Siemens Healthineers announced its Atellica IM Testosterone II (TSTII) assay has achieved certification through the Centers for Disease Control and Prevention (CDC) Hormone Standardization Program for Total Testosterone (HoSt-TT). This certifies that the Atellica IM TSTII immunoassay's test results are equivalent to high performance liquid chromatography coupled with tandem mass spectrometry, which is regarded as the gold-standard analytical approach. The Atellica IM TSTII assay, available on the Atellica IM and Atellica CI Analyzers, is the only fully automated immunoassay with CDC HoSt-TT certification, which it has maintained continuously since 2019. An evaluation of the assay's performance was recently published in The Journal of Clinical Endocrinology & Metabolism.
Testosterone is a key steroid hormone with essential roles in sexual development, reproductive function, musculoskeletal health, and bone metabolism. Accurate measurement of testosterone is clinically important, as abnormal levels may be associated with a wide range of endocrine, metabolic, reproductive, and oncologic conditions.2 In clinical and research settings, total testosterone measurements are often considered alongside other biochemical and clinical factors when evaluating androgen status. High-quality, standardized testosterone assays play an important role in supporting consistent measurement and interpretation across diverse patient populations, including male, female, and pediatric patients.

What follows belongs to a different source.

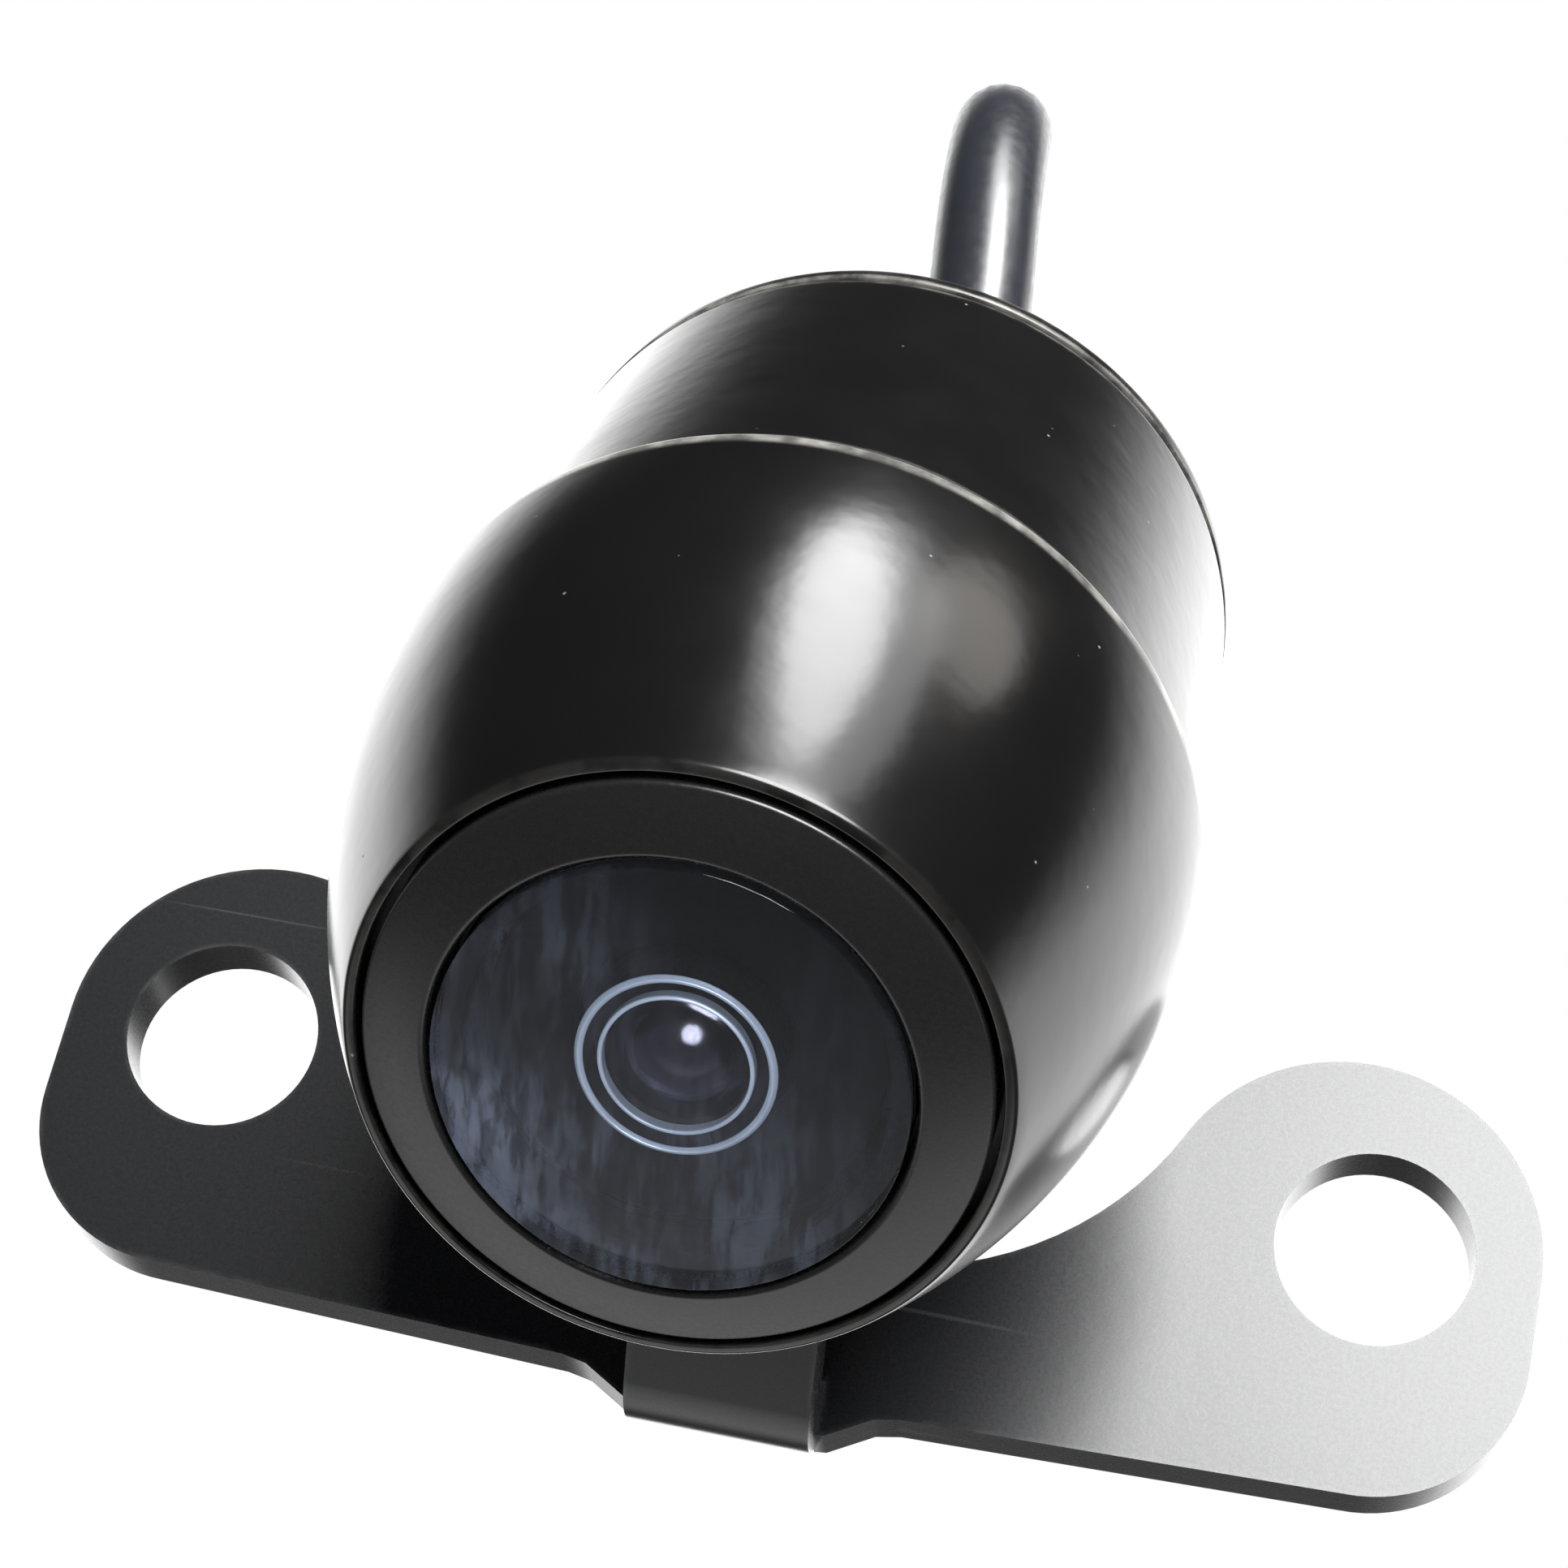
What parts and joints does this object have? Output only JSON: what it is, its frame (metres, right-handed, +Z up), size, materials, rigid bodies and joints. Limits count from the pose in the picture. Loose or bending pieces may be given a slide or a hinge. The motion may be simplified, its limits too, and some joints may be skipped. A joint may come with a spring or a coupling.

For women and children, testosterone levels are naturally low, which makes accurate measurement challenging, The Atellica IM TSTII Testosterone assay is currently the only fully automated immunoassay with sustained CDC HoSt-TT certification, offering a suitable and widely used routine method that is alternative to an otherwise specialty testing method, enabling clinicians to confidently support more patients."
Ross Molinaro, PhD, Head of Medical Value and Evidence for Diagnostics, Siemens Healthineers
Certification through the HoSt-TT program ensures traceability, minimizes variability, and supports compliance with Endocrine Society and American Urological Association guidelines. Ongoing certification ensures longitudinal consistency and reliable clinical interpretation of total testosterone results.
"The CDC's Clinical Hormone Standardization Programs standardize the total testosterone assay so that results are accurate, comparable, and clinically meaningful wherever they are performed, said Scott D. Isaacs, MD, FACP, FACE, adjunct professor for the Department of Medicine at Emory University School of Medicine. "By calibrating assays to a common reference method and enforcing stringent performance criteria, CDC HoSt-TT reduces inter-laboratory variability. In clinical practice, this level of standardization improves the quality of care. When I review a total testosterone result, I can trust that it reflects the same analytical standard regardless of where it was performed, allowing for more consistent diagnosis and treatment decisions."